What is expected -
Extract all data as written.

------------------------

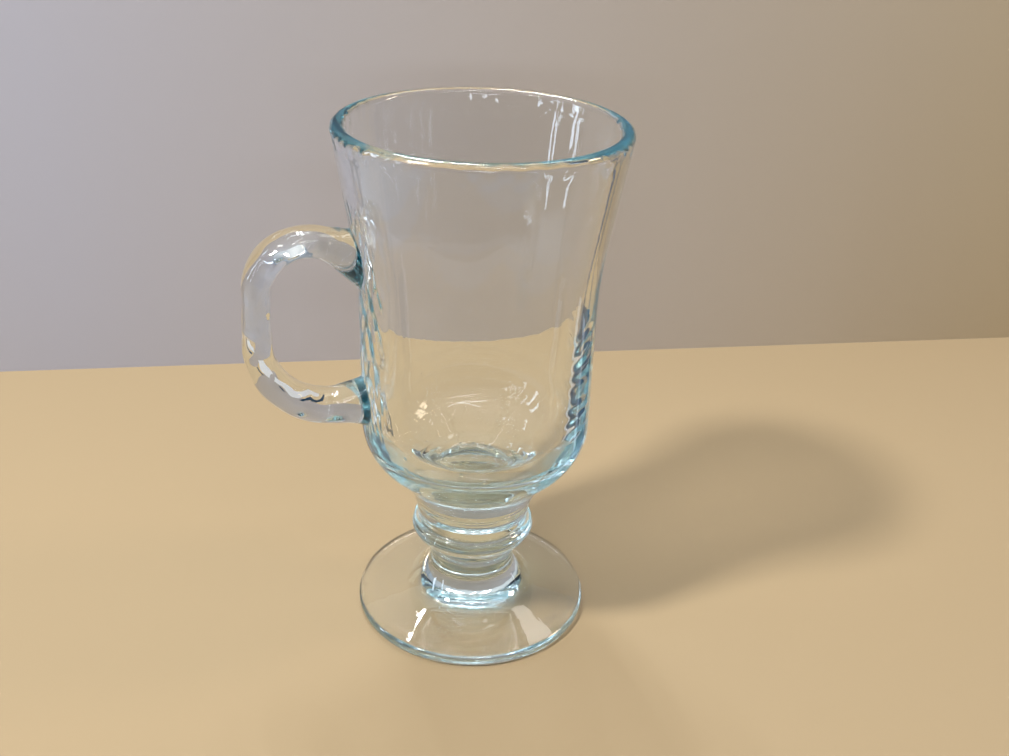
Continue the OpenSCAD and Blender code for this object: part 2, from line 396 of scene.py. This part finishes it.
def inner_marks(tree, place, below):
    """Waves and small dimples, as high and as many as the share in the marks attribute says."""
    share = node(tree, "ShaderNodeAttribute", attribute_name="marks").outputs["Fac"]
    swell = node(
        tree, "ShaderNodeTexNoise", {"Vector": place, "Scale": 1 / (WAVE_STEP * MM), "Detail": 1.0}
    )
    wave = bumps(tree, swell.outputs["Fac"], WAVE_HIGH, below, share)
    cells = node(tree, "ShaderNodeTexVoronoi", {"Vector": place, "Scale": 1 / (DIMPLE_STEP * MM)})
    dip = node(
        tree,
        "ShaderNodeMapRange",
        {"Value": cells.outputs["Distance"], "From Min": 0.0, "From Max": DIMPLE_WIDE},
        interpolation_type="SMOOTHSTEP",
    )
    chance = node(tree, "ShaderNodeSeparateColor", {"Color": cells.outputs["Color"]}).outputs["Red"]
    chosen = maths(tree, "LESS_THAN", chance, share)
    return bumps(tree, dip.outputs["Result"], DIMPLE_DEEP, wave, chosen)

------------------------

Response -
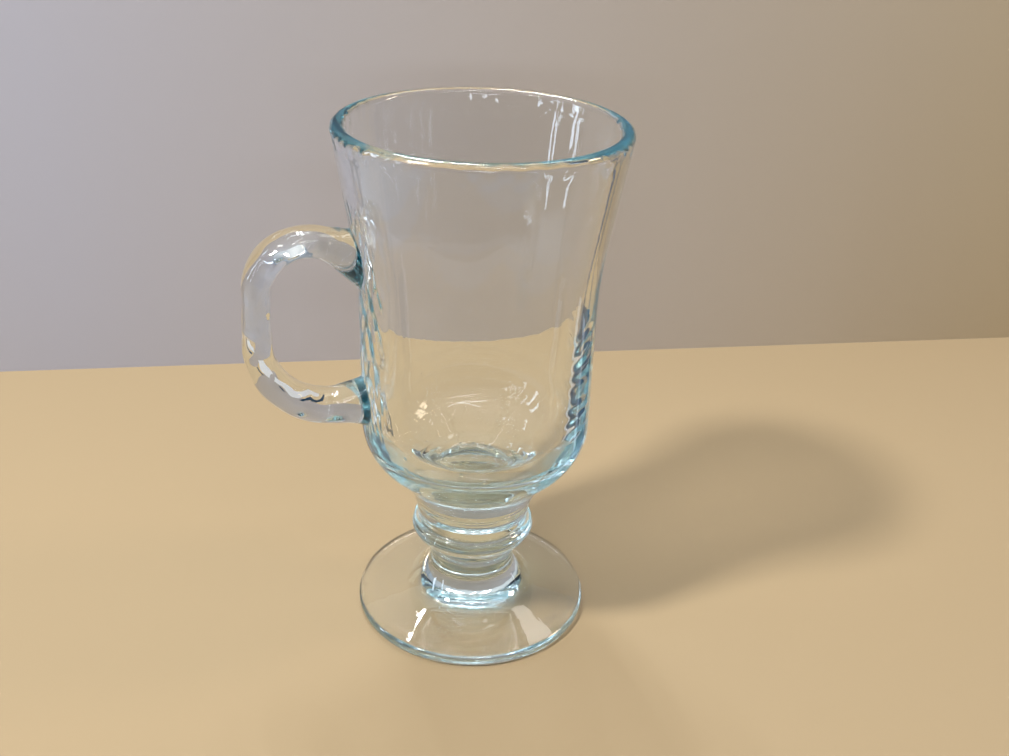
Continue the OpenSCAD and Blender code for this object: part 2, from line 396 of scene.py. This part finishes it.
def inner_marks(tree, place, below):
    """Waves and small dimples, as high and as many as the share in the marks attribute says."""
    share = node(tree, "ShaderNodeAttribute", attribute_name="marks").outputs["Fac"]
    swell = node(
        tree, "ShaderNodeTexNoise", {"Vector": place, "Scale": 1 / (WAVE_STEP * MM), "Detail": 1.0}
    )
    wave = bumps(tree, swell.outputs["Fac"], WAVE_HIGH, below, share)
    cells = node(tree, "ShaderNodeTexVoronoi", {"Vector": place, "Scale": 1 / (DIMPLE_STEP * MM)})
    dip = node(
        tree,
        "ShaderNodeMapRange",
        {"Value": cells.outputs["Distance"], "From Min": 0.0, "From Max": DIMPLE_WIDE},
        interpolation_type="SMOOTHSTEP",
    )
    chance = node(tree, "ShaderNodeSeparateColor", {"Color": cells.outputs["Color"]}).outputs["Red"]
    chosen = maths(tree, "LESS_THAN", chance, share)
    return bumps(tree, dip.outputs["Result"], DIMPLE_DEEP, wave, chosen)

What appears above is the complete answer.